Obviously this would require a lot of work from many projects, but in terms of “better installer interop” as discussed way back earlier in this thread, I think it would be the most thoroughgoing approach. The current system basically has installers communicating through info files that are left on disk in various places, which is a lot more limited than actually letting the installers have a live dialogue with one another about who should install what.

BrenBarn · February 26, 2023, 8:06pm

Let me back up a bit here. Let’s go to the main Python docs page. There are two links from there relevant to packaging, one to a page about installing stuff and one to a page about distributing stuff. The “Python packaging user guide” isn’t even linked from there! And neither of those two pages that are linked mentions conda, nor poetry, nor many of the other tools that people use.

If you go into the “distributing” docs page, then way down at the bottom, there are some links, not actually to the packaging guide main page itself, but directly into its sub-pages. Some of those pages mention conda or poetry or other tools, usually way down at the bottom in a section that says “you can also try this”.

As you say, packaging is hard. I get the impression that most people here do not think it is an achievable goal to have Python provide, by default, a solution that is clearly superior to all existing alternatives. All I’m saying here is that, if indeed we can’t do that, then at least what we should do is have it so that, when someone looks for packaging-related info in the official Python docs, the very first thing they see is something like: “There is no single solution, process, or toolset for Python packaging. A wide variety of tools and package repositories exist in parallel, maintained by independent groups. This documentation describes one particular workflow that is widely used. If you are going to be working on a project already begun by others, they may be using a different workflow, and you should check with them first about that. In any case, you may want to explore other options that are also widely-used, such as. . . [list of poetry/conda/PDM/etc.].”

Own it, loud and proud! Ideally, of course, there would actually be some information there about why someone might choose one tool or another, but even just a statement of the situation would alert people to the fact that they should gird their loins before embarking on a Python packaging expedition.
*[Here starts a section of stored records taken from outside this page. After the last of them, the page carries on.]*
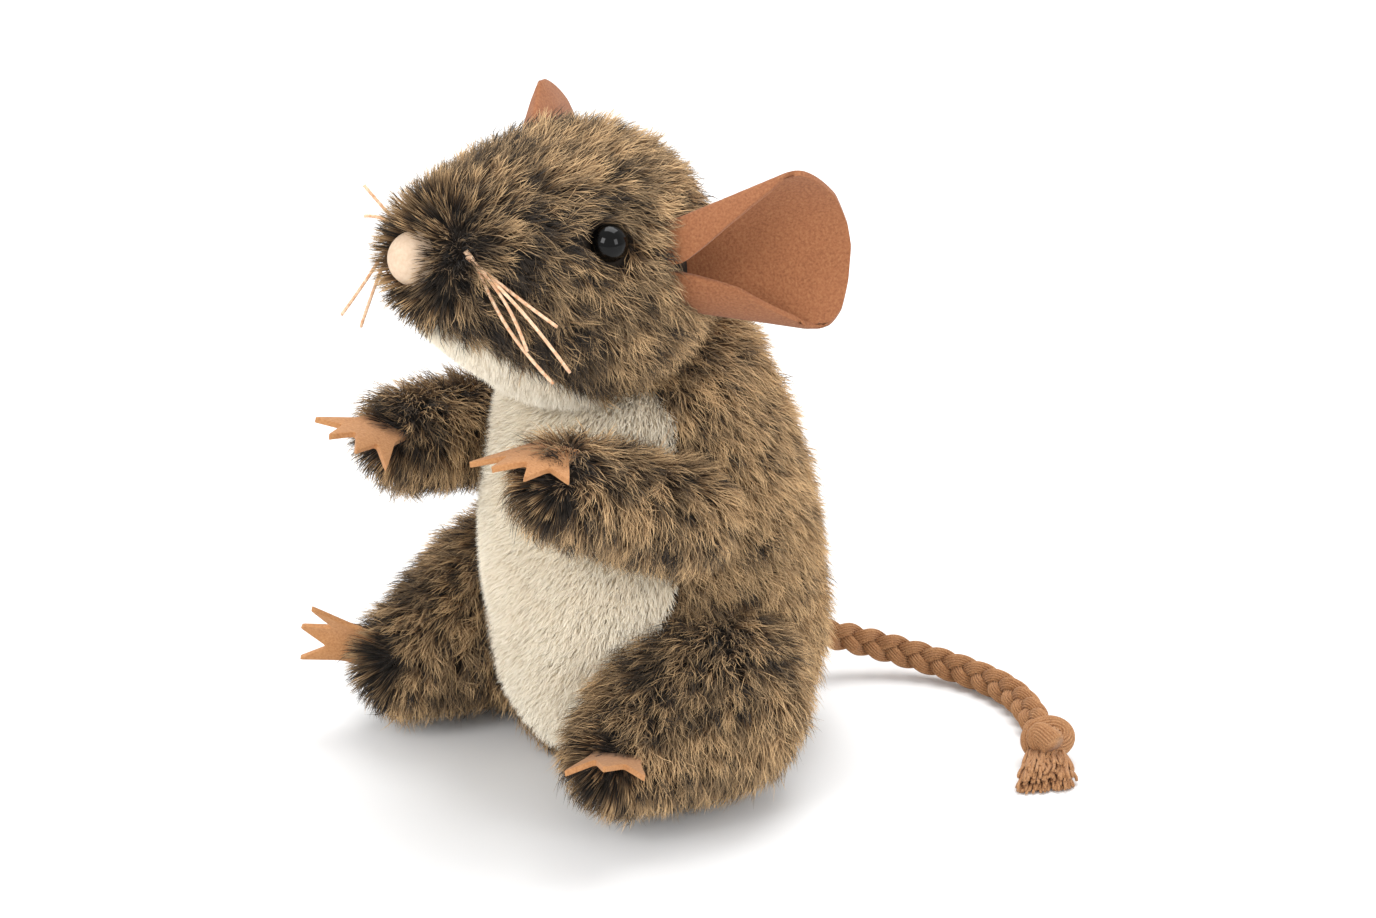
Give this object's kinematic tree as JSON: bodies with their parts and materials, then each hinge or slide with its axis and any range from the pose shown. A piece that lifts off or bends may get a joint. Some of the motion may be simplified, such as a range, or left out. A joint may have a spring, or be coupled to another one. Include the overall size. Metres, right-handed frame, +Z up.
{
  "type": "jointed plush mouse",
  "caption": "Seated plush mouse with fur fabric body, felt ears, hands and feet, thread whiskers, braided cord tail, and disc-jointed head, arms and legs.",
  "frame": {"origin": "on the flat seat under the body, where the middle plane meets the seat", "axes": "+Z up, the mouse faces -Y, its left side is +X"},
  "size_m": [0.1063, 0.106, 0.1097],
  "materials": {
    "fur_brown": "brown mohair-like plush with dark roots and tan tips",
    "fur_white": "short cream plush",
    "stuffing": "polyester fibre",
    "pellets": "cotton bag of plastic pellets",
    "felt_light": "matte wool felt",
    "felt_ear": "matte wool felt",
    "eye_black": "polished",
    "nose_peach": "matte",
    "thread": "waxed thread",
    "cord": "braided cotton cord",
    "steel": "plain",
    "hardboard": "pressed hardboard"
  },
  "bodies": {
    "torso": {"belly_panel": "fur_white", "pellet_bag": "pellets", "tail_anchor": "cord", "tail_cord": "cord", "tail_knot": "cord", "tail_tassel": "cord", "torso_back": "fur_brown", "torso_joint_discs": "hardboard", "torso_joint_washers": "steel", "torso_stuffing": "stuffing"},
    "head": {"ear_left": "felt_ear", "ear_right": "felt_ear", "eye_left": "eye_black", "eye_right": "eye_black", "eye_washers": "steel", "head_skin": "fur_brown", "head_stuffing": "stuffing", "neck_disc": "hardboard", "neck_pin": "steel", "neck_washer": "steel", "nose": "nose_peach", "nose_washer": "steel", "whiskers_left": "thread", "whiskers_right": "thread"},
    "arm_left": {"arm_left_disc": "hardboard", "arm_left_pin": "steel", "arm_left_skin": "fur_brown", "arm_left_stuffing": "stuffing", "arm_left_washer": "steel", "hand_left": "felt_light"},
    "arm_right": {"arm_right_disc": "hardboard", "arm_right_pin": "steel", "arm_right_skin": "fur_brown", "arm_right_stuffing": "stuffing", "arm_right_washer": "steel", "hand_right": "felt_light"},
    "leg_left": {"foot_left": "felt_light", "leg_left_disc": "hardboard", "leg_left_pin": "steel", "leg_left_skin": "fur_brown", "leg_left_stuffing": "stuffing", "leg_left_washer": "steel"},
    "leg_right": {"foot_right": "felt_light", "leg_right_disc": "hardboard", "leg_right_pin": "steel", "leg_right_skin": "fur_brown", "leg_right_stuffing": "stuffing", "leg_right_washer": "steel"}
  },
  "joints": [
    {"name": "neck", "type": "hinge", "parent": "torso", "child": "head", "pos_m": [0, -0.01059, 0.07053], "axis": [0, -0.342, 0.9397], "range_deg": [-60, 60]},
    {"name": "shoulder_left", "type": "hinge", "parent": "torso", "child": "arm_left", "pos_m": [0.0238, -0.0148, 0.0515], "axis": [-0.9879, 0.0691, -0.1392], "range_deg": [-50, 12]},
    {"name": "shoulder_right", "type": "hinge", "parent": "torso", "child": "arm_right", "pos_m": [-0.0238, -0.0148, 0.0515], "axis": [-0.9879, -0.0691, 0.1392], "range_deg": [-34, 26]},
    {"name": "hip_left", "type": "hinge", "parent": "torso", "child": "leg_left", "pos_m": [0.024, -0.009, 0.018], "axis": [-1, 0, 0], "range_deg": [-75, 20]},
    {"name": "hip_right", "type": "hinge", "parent": "torso", "child": "leg_right", "pos_m": [-0.024, -0.01, 0.018], "axis": [-1, 0, 0], "range_deg": [-75, 20]}
  ]
}
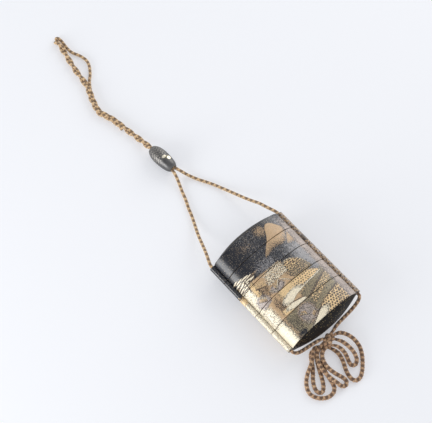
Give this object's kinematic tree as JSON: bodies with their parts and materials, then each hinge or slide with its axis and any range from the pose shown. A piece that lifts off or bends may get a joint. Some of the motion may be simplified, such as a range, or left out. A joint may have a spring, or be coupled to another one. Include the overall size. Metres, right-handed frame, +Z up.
{
  "type": "inro case",
  "caption": "Tiered oval lacquer case with a domed lid and side cord runners, on a silk cord with a bead, a toggle loop and a bow knot.",
  "frame": {"origin": "on the surface the case lies on, under the middle of the case", "axes": "+Y along the case towards its lid and the cord's toggle loop, +X across the case, +Z up through its thickness"},
  "size_m": [0.063, 0.299, 0.0237],
  "materials": {
    "black_lacquer": "polished black lacquer over a wooden core",
    "gold_lacquer": "sprinkled gold lacquer over a wooden core",
    "dark_metal": "dark patinated, engraved",
    "silk_cord": "braided silk, matte with a slight sheen"
  },
  "bodies": {
    "root": {"lid": "black_lacquer", "case_1": "gold_lacquer", "case_2": "gold_lacquer", "case_3": "gold_lacquer", "case_4": "gold_lacquer", "ojime_bead": "dark_metal", "cord_in_left_runner": "silk_cord", "cord_in_right_runner": "silk_cord", "cord_left_strand": "silk_cord", "cord_right_strand": "silk_cord", "cord_in_bead": "silk_cord", "cord_twisted_pair": "silk_cord", "netsuke_loop_right": "silk_cord", "netsuke_loop_left": "silk_cord", "cord_base_left": "silk_cord", "cord_base_right": "silk_cord", "bow_loop_right_outer": "silk_cord", "bow_loop_right_inner": "silk_cord", "bow_loop_left_outer": "silk_cord", "bow_loop_left_inner": "silk_cord", "bow_loop_middle": "silk_cord", "bow_knot": "silk_cord"}
  },
  "joints": []
}
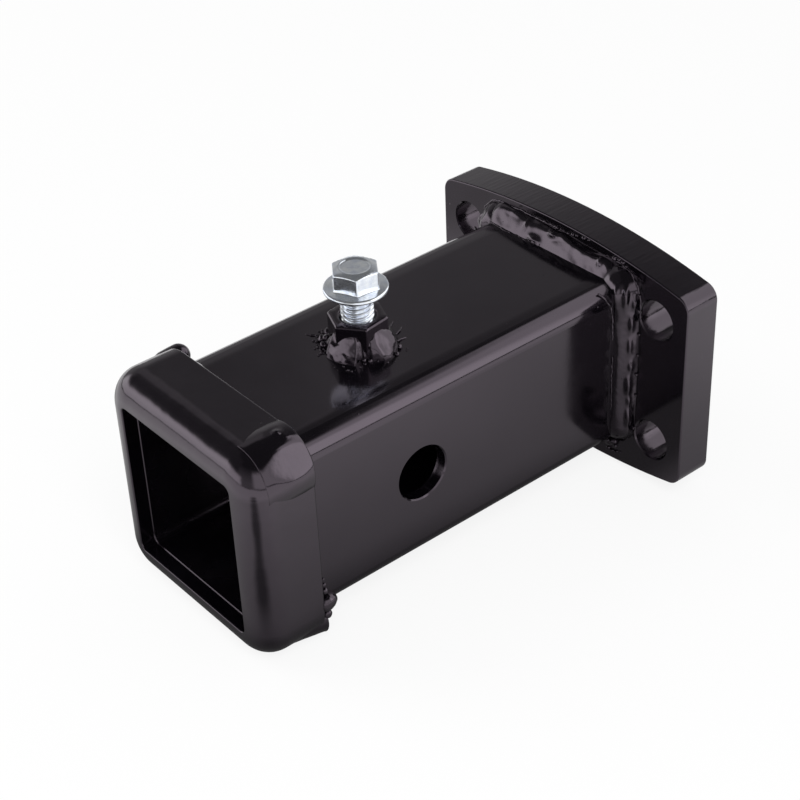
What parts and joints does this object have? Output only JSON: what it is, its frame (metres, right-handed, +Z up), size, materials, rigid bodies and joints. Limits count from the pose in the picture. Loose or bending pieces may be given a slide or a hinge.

BrenBarn · February 26, 2023, 8:20pm

That’s fine for the things that your dev version depends on, but what about the things that depend on your dev version? You’re installing a version of numpy that is not known/declared to be valid for SciPy (or whatever else you have in the env) to depend on, so there’s potential breakage. (Or am I misunderstanding your example?)

I think it might be less scary if it were --break-environment rather than --break-system. Surely there’s some expectation when testing a development version that you might break something, so that doesn’t seem crazy to me.

PythonCHB · February 26, 2023, 8:40pm

That’s a good idea for other reasons as well, so +1

Perhaps surmountable, but a key problem hwe is that different packaging systems are, well, different. So there is no way to know that the “foo” package on PyPi is the same as the “foo” package on conda-forge – even if the conda package is a packaging up of teh PyPi one, it might be different in various subtle and not so subtle ways.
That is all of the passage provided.